Few of Dubrovnik's Renaissance buildings survived the earthquake of 1667 but fortunately enough remain to give an idea of the city's architectural heritage.The finest Renaissance highlight is the Sponza Palace which dates from the 16th century and is currently used to house the National Archives.

The Sponza Palace in the heart of the fortress.

Dubrovnik's most beloved church is St Blaise's church, built in the 18th century in honor of Dubrovnik's patron saint. In Dubrovnik St Blaise's feast is celebrated yearly on 3 February, when relics of the saint, his head, a bit of bone from his throat, his right hand and his left, are paraded in reliquaries.

Inside the St Blaise's church.

A feature of Dubrovnik is its walls that run more than 3 km around the city. The walls run from four to six meters thick on the landward side but are much thinner on the seaward side. The system of turrets and towers was intended to protect the vulnerable city.

The walls of the fortress and the harbor.

The main wall on the landside is 4 metres (13 ft) to 6 metres (20 ft) thick, and, at certain locations, the walls reach up to 25 meters (80 feet) in height. On the landside, the wall is protected with an additional range of slanted supporting walls as defense against artillery fire, especially against possible Ottoman attacks.

The sea walls are 1.5 to 5 meters (5–16 feet) thick, depending on their location and its strategic importance. The purpose of these walls was to help defend the city from sea-based attacks, particularly from the Republic of Venice, which was often considered a threat to Dubrovnik's safety.

A cute local.

Random facts:

~ The annual Dubrovnik Summer Festival is a 45 day-long cultural event with live plays, concerts, and games. It has been awarded a Gold International Trophy for Quality (2007) by the Editorial Office in collaboration with the Trade Leaders Club.

~ The twin towns of Dubrovnik are: Ravenna, Italy; Graz, Austria; Helsingborg, Sweden; Ragusa, Italy; Monterey, CA, United States.

~ The Old Town of Dubrovnik is depicted on the reverse of the Croatian 50 kuna banknote, issued in 1993 and 2002.

Dubrovnik is a famous port of the Adriatic sea.

Well, that's all for now, I really hope you enjoyed the trip. It is time to set our sails and catch the wind to new, exciting adventure-lands!

From Croatia with love!


Michael the Monkey


  1. I love your trvael blog Michael! Keep on discovering the world.

  2. Thank you, Melissa! Yes, more travels are coming!

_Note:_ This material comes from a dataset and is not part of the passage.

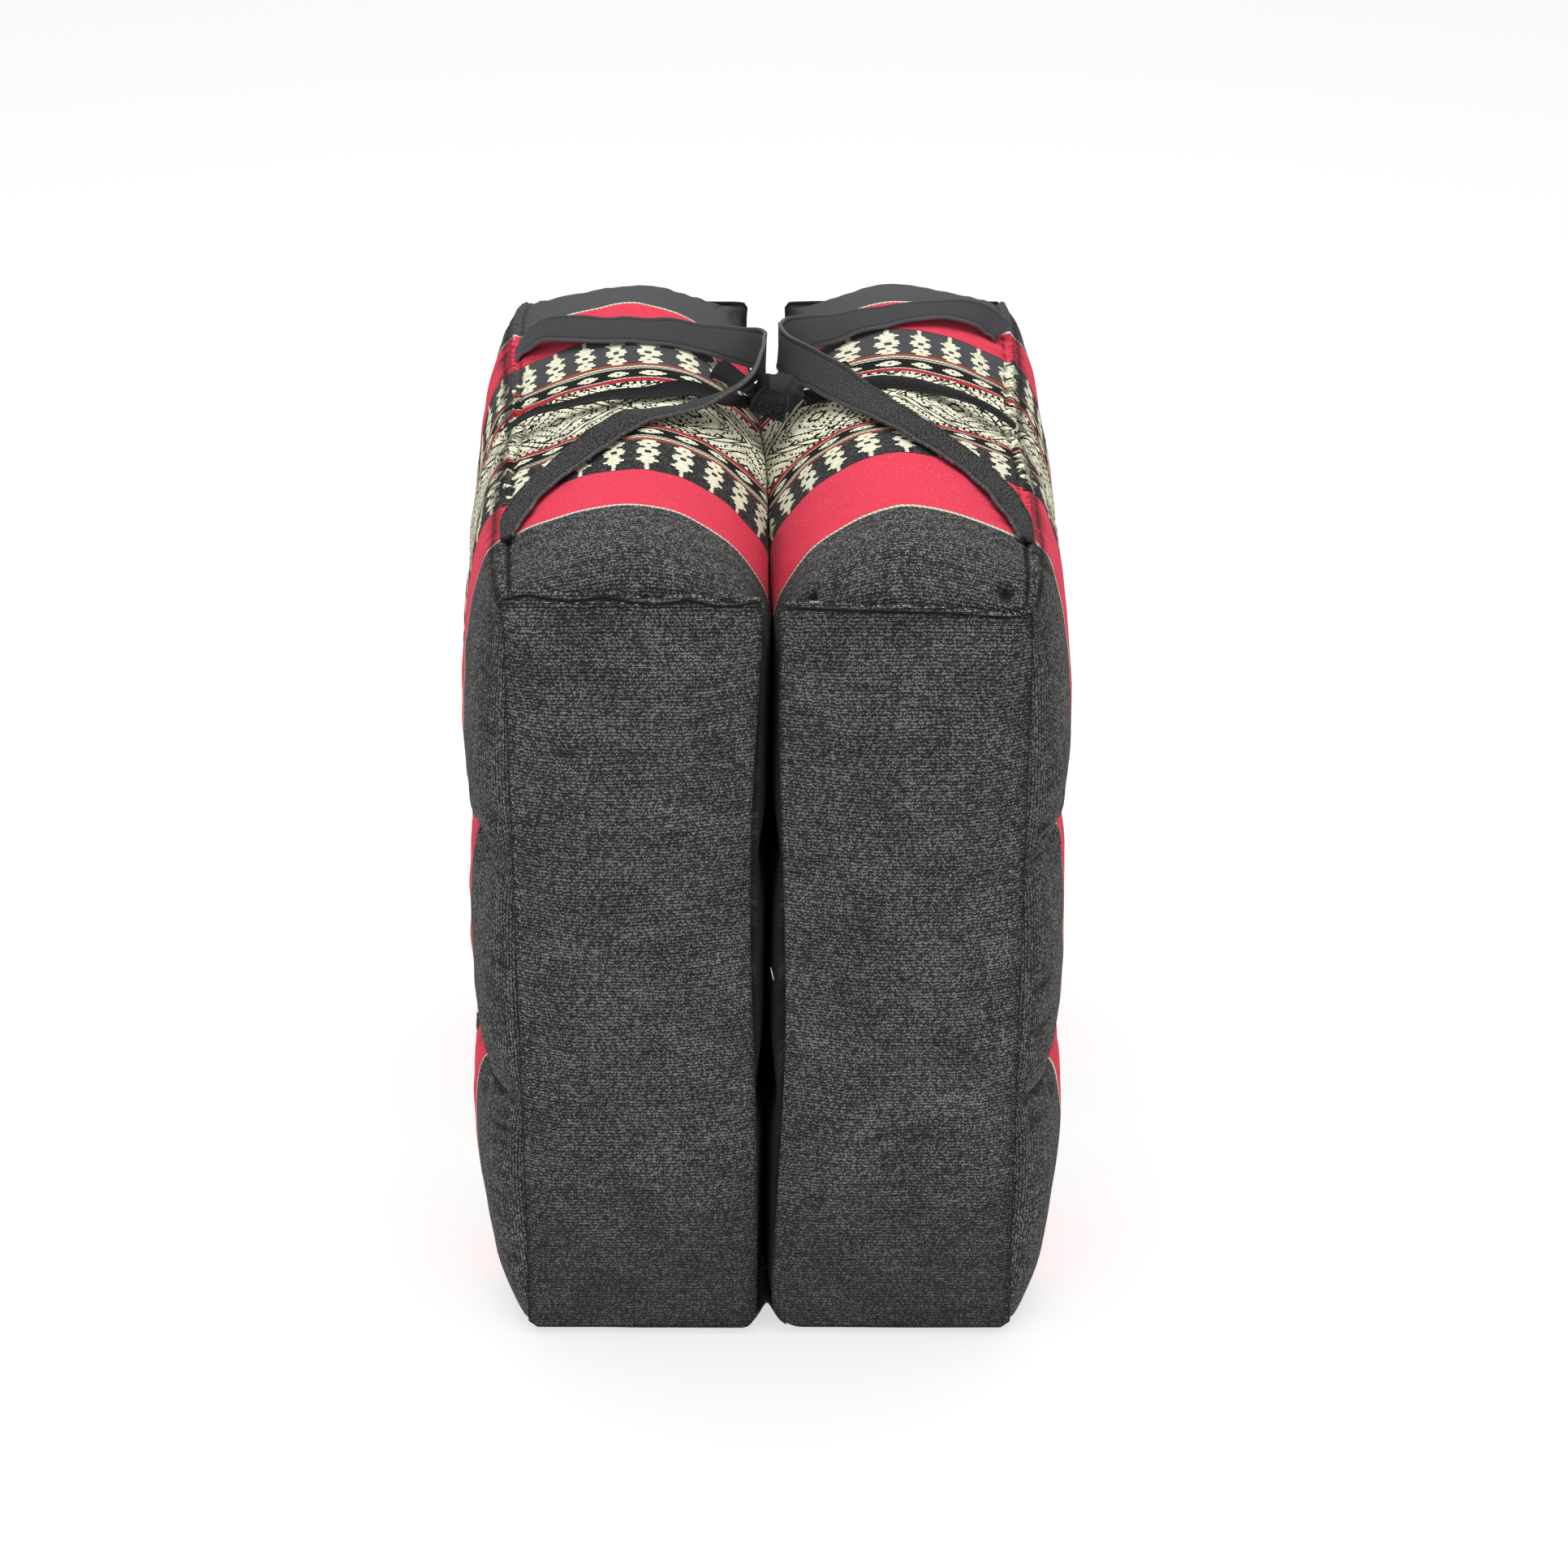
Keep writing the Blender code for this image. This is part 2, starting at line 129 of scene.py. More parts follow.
def ripples(u, v, size, seed, count=9):
    """Smooth lumps of about size across, from -1 to 1: a few crossed waves."""
    rng = np.random.default_rng(seed)
    total = 0.0 * u * v
    for _ in range(count):
        a = rng.uniform(0, math.tau)
        k = math.tau / size * rng.uniform(0.6, 1.4)
        total = total + np.sin(k * (math.cos(a) * u + math.sin(a) * v) + rng.uniform(0, math.tau))
    return total / math.sqrt(count)


# The halves' shape


def outer_channels():
    """The outer face, down from the long seam over its three channels to the foot."""
    ring = []
    marks = [
        (SEAM_REACH, SEAM_LIFT),
        (CREASE_REACH, CREASES[0]),
        (CREASE_REACH, CREASES[1]),
        (FOOT_REACH, 0.05),
    ]
    for k in range(3):
        (xa, za), (xb, zb) = marks[k], marks[k + 1]
        for i in range(CUTS_CHANNEL):
            q = 0.5 * i / CUTS_CHANNEL + 0.25 - 0.25 * math.cos(math.pi * i / CUTS_CHANNEL)
            rise = CHANNEL_RISE[k] * math.sqrt(max(0.0, 1.0 - abs(2.0 * q - 1.0) ** CHANNEL_POWER))
            ring.append((xa + (xb - xa) * q + rise, za + (zb - za) * q))
    return ring


def foot_and_inner():
    """The flat foot, its rounding, and the inner face up to the valley, dipping at the channel seams."""
    ring = []
    for i in range(CUTS_BOTTOM + 1):
        q = i / CUTS_BOTTOM
        ring.append((FOOT_FLAT + (FOOT_ROUND[0] - FOOT_FLAT) * q, 0.0))
    for i in range(1, CUTS_FOOT + 1):
        a = 0.5 * math.pi * i / CUTS_FOOT
        x = FOOT_ROUND[0] - (FOOT_ROUND[0] - CONTACT) * math.sin(a)
        ring.append((x, FOOT_ROUND[1] * (1.0 - math.cos(a))))
    inner = [FOOT_ROUND[1], CREASES[1], CREASES[0], VALLEY_Z]
    for k in range(3):
        for i in range(1, CUTS_INNER + 1):
            q = i / CUTS_INNER
            dip = 0.0
            if k < 2:
                dip = dip + INNER_DIP * hump(q, 1.0, 0.12)
            if k > 0:
                dip = dip + INNER_DIP * hump(q, 0.0, 0.12)
            ring.append((CONTACT + dip, inner[k] + (inner[k + 1] - inner[k]) * q))
    return ring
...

  3. Hi Michael! I went into the post you published on Facebook about your travel blog, and it really captured my eyes when I saw it. You are writing in a very nice way that makes me want to read more. I really love the humor with that stuffed monkey in the header and in Croatia. When I saw the pictures and red what you wrote, it really made me wanting to go there! That's what I think is important about a travelling blog - give tips, tell your opinions about where you traveled and give impressions about the location.

    You're doing a fantastic job, and I want you to keep up the good work!

    Best wishes, Bjoernar!

  4. Bjoernar, thank you for your great words and the inspiration!!! and yes, Croatia is really worth visiting ;-) Have a wonderful day!